Aman, Eritrean asylum seeker, Kampala
After six years in Israel, Aman was given an an ultimatum: risk spending an indefinite period in the country’s infamous Holot detention center, or take a free trip to Uganda.
“I’m not a dictator, I’m not a criminal. Why am I going to a prison?” Aman said.
He has been waiting for legal status here ever since.
“Every hour, every minute, every moment, they can ask me [for] papers. If I don't have [them], I should have to [pay some] money. So, I can't live like this.”
To fast-track his application for asylum, Aman did what Ugandan immigration officials recommended: He lied. He told them he’d arrived as a refugee from South Sudan, instead of Israel.
“If you are coming from Israel,” Aman told us, “you have to lie, or you have to pay more money.”

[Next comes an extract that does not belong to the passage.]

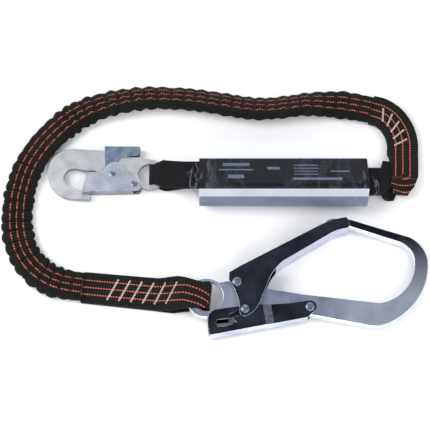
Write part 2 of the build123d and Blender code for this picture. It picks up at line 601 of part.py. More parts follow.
# Route of the sewn overlap at the absorber's end, from the leg to the eye
OVERLAP_ROUTE = [(139.5, 142.6), (149.6, 140.2), (159.5, 132.5), (166.8, 120.5), (170.2, 106.5), (169.3, 92.5)]
LEG_MID_Z = LEG_LIFT + LEG_THICK / 2


def heading_of(a, b):
    """Direction from one plan point to another, in degrees."""
    return degrees(atan2(b[1] - a[1], b[0] - a[0]))


def route_radii(points):
    """The largest arc that each corner of a route has room for."""
    radii = []
    for a, b, c in zip(points, points[1:], points[2:]):
        turn = radians(heading_of(b, c) - heading_of(a, b))
        turn = abs(atan2(sin(turn), cos(turn)))
        shorter = min(hypot(b[0] - a[0], b[1] - a[1]), hypot(c[0] - b[0], c[1] - b[1]))
        radii.append(0.45 * shorter / tan(turn / 2))
    return radii


def along(points, height, section):
    """A section carried along a level route of straight runs joined by tangent arcs."""
    route = Wire(FilletPolyline(*[(x, y, height) for x, y in points], radius=route_radii(points)).edges())
    ahead = route % 0
    start = Plane(origin=route @ 0, x_dir=Vector(0, 0, 1).cross(ahead), z_dir=ahead)
    return sweep(start * section, path=route), route.length


def flat_oval(width, thickness):
    """Section of a flattened tube."""
    return SlotOverall(width, thickness)


def elastic_leg():
    """The gathered tubular webbing, and the elastic band inside it."""
    sizes = {
        "outside": (LEG_WIDTH, LEG_THICK),
        "hollow": (LEG_WIDTH - 2 * LEG_WALL, LEG_THICK - 2 * LEG_WALL),
        "core": (CORE_WIDTH, CORE_THICK),
    }
    made = {}
    for name, (width, thickness) in sizes.items():
        section = flat_oval(width, thickness)
        made[name], length = along(LEG_ROUTE, LEG_MID_Z, section)
        print(name, "length", round(length, 1), "volume by section and length",
              round(made[name].volume / (section.area * length), 4))
    print("leg radii", [round(radius) for radius in route_radii(LEG_ROUTE)])
    return made["outside"] - made["hollow"], made["core"]


def stitch_walls(stations, half_height, lean):
    """Thin upright walls that cross a strap at a lean, one for each zigzag bar.

    A station is a plan point on the strap's middle and the strap's heading there.
    """
    walls = []
    for x, y, heading in stations:
        length = 2 * hypot(half_height, lean / 2)
        slant = heading + degrees(atan2(2 * half_height, lean))
        wall = Box(length, STITCH_WIDTH, BIG)
        walls.append(wall.moved(Location((x, y, 0), (0, 0, slant))))
    return walls


def thin_layer(cover, strap, walls):
    """Stitches that lie on a strap's upper face, cut from a slightly thicker cover of it."""
    stitches = [((cover & wall) - strap).solids().sort_by(Axis.Z)[-1] for wall in walls]
    return Compound(children=stitches)


def hook_end():
    """The leg's flat end, folded back through the scaffold hook's eye and sewn to itself, and its stitching."""
    under = SCAFFOLD_LOW - PLY_GAP - HALF_PLY
    over = SCAFFOLD_HIGH + PLY_GAP + HALF_PLY
    high_ply = SEWN_LOW_Z + PLY_STEP
    lower = [(-6, SEWN_LOW_Z), (76, SEWN_LOW_Z), (98, under), (HOOK_END_FOLD, under)]
    upper = [(HOOK_END_FOLD, over), (99, over), (74, high_ply), (-6, high_ply)]
    strap = ribbon(lower + upper, [20, 14, 3, 3, 8, 20], WEB_THICK, BIG)
    tip = HOOK_END_FOLD + 2 * WEB_THICK
    half = SEWN_WIDTH / 2
    strap = trimmed(strap, [
        (0, -half), (92, -half - 1), (108, -13.5), (tip, -12.5), (tip, 11.5), (108, 13.5), (92, half + 1), (0, half),
    ])
    cover = ribbon(upper, [8, 20], WEB_THICK + 2 * STITCH_PROUD, SEWN_WIDTH)
    bars = 6
    first = 23.8
    step = 11.6
    walls = stitch_walls([(first + step * bar, 0, 0) for bar in range(bars)], 9.5, 8.5)
    stitching = thin_layer(cover, strap, walls)
    start = LEG_ROUTE[-1]
    heading = heading_of(LEG_ROUTE[-2], start)
    return set_down(strap, start, heading), set_down(stitching, start, heading)


def absorber_end():
    """The leg's flat end by the absorber: sewn overlap, eye through the lanyard loop, and stitching."""
    low_ply, high_ply = LOOP_PLY_Z[1], LOOP_PLY_Z[1] + PLY_STEP
    flat = Rectangle(SEWN_WIDTH, WEB_THICK)
    lower_strip, length = along(OVERLAP_ROUTE, low_ply, flat)
    upper_strip, length = along(OVERLAP_ROUTE, high_ply, flat)
    lower = [(-6, low_ply), (ABSORBER_END_FOLD, low_ply)]
    upper = [(ABSORBER_END_FOLD, LOOP_PLY_Z[3]), (11, LOOP_PLY_Z[3]), (1, high_ply), (-6, high_ply)]
    eye = ribbon(lower + upper, [2.5, 2.5, 8, 8], WEB_THICK, BIG)
    half = SEWN_WIDTH / 2
    tip = ABSORBER_END_FOLD + 2 * WEB_THICK
    middle = (LOOP_PLY_Z[1] + LOOP_PLY_Z[3]) / 2
    top_side = trimmed(eye, [
        (0, -half), (20, -10.5), (40, -11), (tip, -9), (tip, 6), (36, 12), (25, half), (0, half),
    ], high_ply - HALF_PLY)
    low_side = trimmed(eye, [
        (0, -half), (8, -11), (40, -10.5), (tip, -9), (tip, 6), (28, 6.5), (5, 6.5), (0, half),
    ], 0, high_ply - HALF_PLY)
    eye = set_down(top_side + low_side, OVERLAP_ROUTE[-1], heading_of(OVERLAP_ROUTE[-2], OVERLAP_ROUTE[-1]))
    strap = lower_strip + upper_strip + eye
    stations = []
    for (ax, ay), (bx, by) in zip(OVERLAP_ROUTE[1:], OVERLAP_ROUTE[2:]):
        stations.append(((ax + bx) / 2, (ay + by) / 2, heading_of((ax, ay), (bx, by))))
    cover = Pos(0, 0, high_ply + HALF_PLY) * Box(BIG, BIG, 2 * STITCH_PROUD)
    return strap, thin_layer(cover, upper_strip, stitch_walls(stations, 6.5, -5))


def leg_parts():
    """Everything that lies free between the absorber and the scaffold hook."""
    webbing, core = elastic_leg()
    hook_strap, hook_stitching = hook_end()
    absorber_strap, absorber_stitching = absorber_end()
    return {
        "elastic_leg_webbing": webbing,
        "elastic_core": core,
        "hook_end_strap": hook_strap,
        "hook_end_stitching": hook_stitching,
        "absorber_end_strap": absorber_strap,
        "absorber_end_stitching": absorber_stitching,
    }


if __name__ == "__main__":
    parts = {}
    parts.update(scaffold_hook_parts())
    parts.update(snap_hook_parts())
    parts.update(pack_parts())
    parts.update(loop_parts())
    parts.update(leg_parts())
    for name, shape in parts.items():
        export_step(shape, f"parts/{name}.step")
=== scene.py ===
# %% [markdown]
# # A shock absorbing lanyard
# The lanyard joins a worker's harness to an anchor. A small snap hook takes the harness ring, a pack of
# tear webbing softens a fall, an elastic leg keeps the slack short, and a large hook clips over the anchor.
# The measured model is loaded first, and everything below is in its metres.

# %% Load the frame
import bpy
import bmesh
import random
from math import ceil, cos, hypot, pi, radians, sin
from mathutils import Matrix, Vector
from mathutils.bvhtree import BVHTree


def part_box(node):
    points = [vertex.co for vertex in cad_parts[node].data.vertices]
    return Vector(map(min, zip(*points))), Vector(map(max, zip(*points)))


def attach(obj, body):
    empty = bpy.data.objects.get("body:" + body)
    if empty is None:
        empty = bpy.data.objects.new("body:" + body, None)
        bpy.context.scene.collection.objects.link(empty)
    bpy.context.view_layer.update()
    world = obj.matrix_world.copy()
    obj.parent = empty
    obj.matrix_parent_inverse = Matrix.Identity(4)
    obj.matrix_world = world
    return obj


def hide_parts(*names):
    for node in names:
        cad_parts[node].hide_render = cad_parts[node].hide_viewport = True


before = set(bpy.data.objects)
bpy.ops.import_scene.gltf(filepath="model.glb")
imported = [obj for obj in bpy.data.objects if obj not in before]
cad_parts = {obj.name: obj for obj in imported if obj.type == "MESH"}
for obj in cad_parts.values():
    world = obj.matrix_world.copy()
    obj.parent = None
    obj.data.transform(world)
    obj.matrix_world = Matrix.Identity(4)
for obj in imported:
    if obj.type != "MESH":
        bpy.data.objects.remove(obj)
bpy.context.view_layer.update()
random.seed(7)

# %% [markdown]
# ## Shader maths as expressions
# A finish is built from many small sums. Wrapping a socket in a class lets those sums be written as Python,
# and one method makes every other kind of node.


# %% Expressions on sockets
class Wave:
    """A number that varies over a surface, as one output socket of a node tree."""

    def __init__(self, finish, socket):
        self.finish = finish
        self.socket = socket

    def _math(self, operation, a, b=0.0, clamp=False):
        return self.finish.node("ShaderNodeMath", {"operation": operation, "use_clamp": clamp}, {0: a, 1: b})

    def __add__(self, other):
        return self._math("ADD", self, other)

    __radd__ = __add__

    def __sub__(self, other):
        return self._math("SUBTRACT", self, other)

    def __rsub__(self, other):
        return self._math("SUBTRACT", other, self)

    def __mul__(self, other):
        return self._math("MULTIPLY", self, other)

    __rmul__ = __mul__

    def __truediv__(self, other):
        return self._math("DIVIDE", self, other)

    def sin(self):
        return self._math("SINE", self)

    def absolute(self):
        return self._math("ABSOLUTE", self)

    def at_least(self, other):
        return self._math("MAXIMUM", self, other)

    def below(self, other):
        return self._math("LESS_THAN", self, other)

    def clamped(self):
        return self._math("ADD", self, 0.0, clamp=True)


class Finish:
    """One material, with the few steps that every finish here shares."""

    def __init__(self, name, **fixed):
        self.material = bpy.data.materials.new(name)
        self.material.use_nodes = True
        self.tree = self.material.node_tree
        self.shader = self.tree.nodes["Principled BSDF"]
        for socket, value in fixed.items():
            self.shader.inputs[socket.replace("_", " ")].default_value = value

    def node(self, kind, settings=None, inputs=None, output=0):
        made = self.tree.nodes.new(kind)
        for name, value in (settings or {}).items():
            setattr(made, name, value)
        for name, value in (inputs or {}).items():
            self.feed(made.inputs[name], value)
        return Wave(self, made.outputs[output])

    def feed(self, socket, value):
        if isinstance(value, Wave):
            self.tree.links.new(value.socket, socket)
        else:
            socket.default_value = value

    def set(self, **inputs):
        for name, value in inputs.items():
            self.feed(self.shader.inputs[name.replace("_", " ")], value)

    def place(self, centre=(0, 0, 0), turn=0.0, roll=0.0):
        """Object coordinates about a centre, turned about Z, then rolled about X."""
        where = self.node("ShaderNodeTexCoord", output="Object")
        moved = self.node("ShaderNodeVectorMath", {"operation": "SUBTRACT"}, {0: where, 1: centre})
        turned = self.node(
            "ShaderNodeVectorRotate", {"rotation_type": "Z_AXIS"}, {"Vector": moved, "Angle": -turn})
        return self.node(
            "ShaderNodeVectorRotate", {"rotation_type": "X_AXIS"}, {"Vector": turned, "Angle": -roll})

    def split(self, vector):
        parts = self.node("ShaderNodeSeparateXYZ", None, {0: vector})
        outputs = parts.socket.node.outputs
        return Wave(self, outputs[0]), Wave(self, outputs[1]), Wave(self, outputs[2])

    def noise(self, vector, scale, detail=3.0, rough=0.55):
        return self.node(
            "ShaderNodeTexNoise", {"noise_dimensions": "3D"},
            {"Vector": vector, "Scale": scale, "Detail": detail, "Roughness": rough},
        )

    def stretch(self, vector, by):
        return self.node("ShaderNodeVectorMath", {"operation": "MULTIPLY"}, {0: vector, 1: by})

    def mix(self, factor, a, b):
        made = self.node("ShaderNodeMix", {"data_type": "RGBA"}, output=2)
        sockets = made.socket.node.inputs
        for index, value in ((0, factor), (6, a), (7, b)):
            self.feed(sockets[index], value if isinstance(value, Wave) or index == 0 else (*value, 1.0))
        return made

    def bump(self, height, distance, strength=1.0):
        return self.node(
            "ShaderNodeBump", None, {"Height": height, "Distance": distance, "Strength": strength})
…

About 1,700 Africans like Aman have come to Uganda under the Israeli government’s Assisted Voluntary Return program, according to an Amnesty International report released in June. Though the countries don’t have an official agreement in place, Israel continues to offer its asylum seekers one-way tickets to Uganda.
In real terms, that practice means Israel’s rejected asylum seekers arrive in Uganda without paperwork or protections. According to the Amnesty report, arrivals from Israel were taken around immigration control at Entebbe airport and stripped of their travel documents. Once in Uganda, they were pressured to deny they even came from Israel.
Aman regrets taking the deal, and thinks he was duped by the Israeli government. He tells his friends back in Tel Aviv as much.
“It's not true. It's all a lie,” Aman said. “You don't have any rights in Kampala, Uganda. So you have to stay in Israel; it’s better. That's what I'm telling them.”